Examples include generating synthetic word IDs, item popularity, or request patterns.

# A) Chi-square goodness-of-fit demo
true_a, true_n = 1.15, 25
x = stats.zipfian.rvs(true_a, true_n, size=30_000, random_state=rng)

# Fit a with n fixed (here: assume n known)
a_hat, _ = zipfian_mle_a(x, true_n, bounds=(0.05, 5.0))

obs = np.bincount(x, minlength=true_n + 1)[1:]
ks, pmf_hat = zipfian_pmf_array(a_hat, true_n)
exp = x.size * pmf_hat

chi2_stat, p_value = stats.chisquare(f_obs=obs, f_exp=exp)
{
    "true_a": true_a,
    "a_hat": a_hat,
    "chi2": float(chi2_stat),
    "p_value_naive": float(p_value),
}
{'true_a': 1.15,
 'a_hat': 1.151112295598441,
 'chi2': 23.181215720032025,
 'p_value_naive': 0.5091224145363746}
# B) Bayesian modeling of a via a grid posterior (n fixed)

x = stats.zipfian.rvs(1.3, 60, size=8_000, random_state=rng)
n = 60

# Prior: Gamma(alpha0, rate=beta0)
alpha0, beta0 = 2.0, 1.0

a_grid = np.linspace(0.2, 4.0, 500)
log_prior = stats.gamma.logpdf(a_grid, a=alpha0, scale=1.0 / beta0)
log_like = np.array([zipfian_loglik(a, x, n) for a in a_grid])
log_post_unnorm = log_prior + log_like

# Normalize on the grid
logZ_post = _logsumexp_np(log_post_unnorm)
post = np.exp(log_post_unnorm - logZ_post)
post = post / post.sum()

post_mean = float(np.sum(a_grid * post))
post_cdf = np.cumsum(post)
ci_low = float(a_grid[np.searchsorted(post_cdf, 0.05)])
ci_high = float(a_grid[np.searchsorted(post_cdf, 0.95)])

fig = go.Figure(
    data=[go.Scatter(x=a_grid, y=post, mode="lines", name="posterior")],
    layout=dict(
        title=f"Posterior over a (n={n}, Gamma({alpha0},{beta0}) prior)",
        xaxis_title="a",
        yaxis_title="density (grid-normalized)",
    ),
)
fig.add_vline(x=post_mean, line_dash="dash", line_color="black")
fig.add_vrect(x0=ci_low, x1=ci_high, fillcolor="gray", opacity=0.2, line_width=0)
fig.show()

{"posterior_mean": post_mean, "90%_credible_interval": (ci_low, ci_high)}
{'posterior_mean': 1.295206090499907,
 '90%_credible_interval': (1.2813627254509017, 1.311823647294589)}
# C) Generative modeling: synthetic rank-frequency data

a, n_vocab = 1.1, 2_000
n_tokens = 120_000
ranks = sample_zipfian_numpy(a, n_vocab, size=n_tokens, rng=rng)

counts = np.bincount(ranks, minlength=n_vocab + 1)[1:]
freq = counts / counts.sum()
rank = np.arange(1, n_vocab + 1)

# Theoretical PMF for comparison
_, pmf_theory = zipfian_pmf_array(a, n_vocab)

fig = go.Figure()
fig.add_trace(go.Scatter(x=rank, y=freq, mode="markers", name="empirical", opacity=0.6))
fig.add_trace(go.Scatter(x=rank, y=pmf_theory, mode="lines", name="theory"))

fig.update_xaxes(type="log", title_text="rank")
fig.update_yaxes(type="log", title_text="frequency")
fig.update_layout(title="Synthetic rank-frequency (log–log)")
fig.show()

11) Pitfalls#

  • Invalid parameters

    • SciPy’s zipfian expects a > 0 and integer n >= 1.

    • If you treat \(n\) as unknown from i.i.d. data, the likelihood typically pushes to \(\hat n = \max x_i\) (a boundary estimate).
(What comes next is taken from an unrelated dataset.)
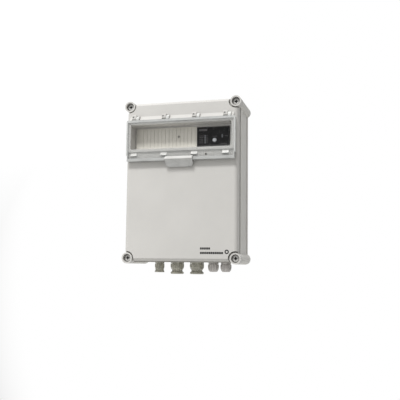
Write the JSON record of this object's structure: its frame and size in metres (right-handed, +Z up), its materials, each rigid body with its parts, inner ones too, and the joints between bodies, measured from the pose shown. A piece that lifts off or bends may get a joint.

In practice, choose \(n\) from domain knowledge.

  • Numerical issues

    • For large \(n\) or extreme \(a\), naive computations of \(k^{-a}\) can underflow/overflow. Using log-space (as in zipfian_logpmf) is more stable.

    • Building the full PMF/CDF is \(\mathcal{O}(n)\) memory/time. For very large \(n\) and repeated sampling, consider alias sampling or SciPy’s implementation.

  • Model mismatch

    • Many empirical “Zipf-like” datasets deviate in the head or tail (mixtures, cutoffs, measurement bias). Always inspect residuals / goodness-of-fit.

12) Summary#

  • zipfian(a, n) is a discrete truncated power law on ranks \(\{1,\dots,n\}\) with PMF \(p_k \propto k^{-a}\).

  • The normalizer is the generalized harmonic number \(H_{n,a}\).

  • Finite support implies all moments exist, with compact expressions via harmonic numbers.

  • Inverse-CDF sampling gives a simple NumPy-only sampler.

  • SciPy’s scipy.stats.zipfian provides PMF/CDF/RVS and MLE-style fitting via scipy.stats.fit.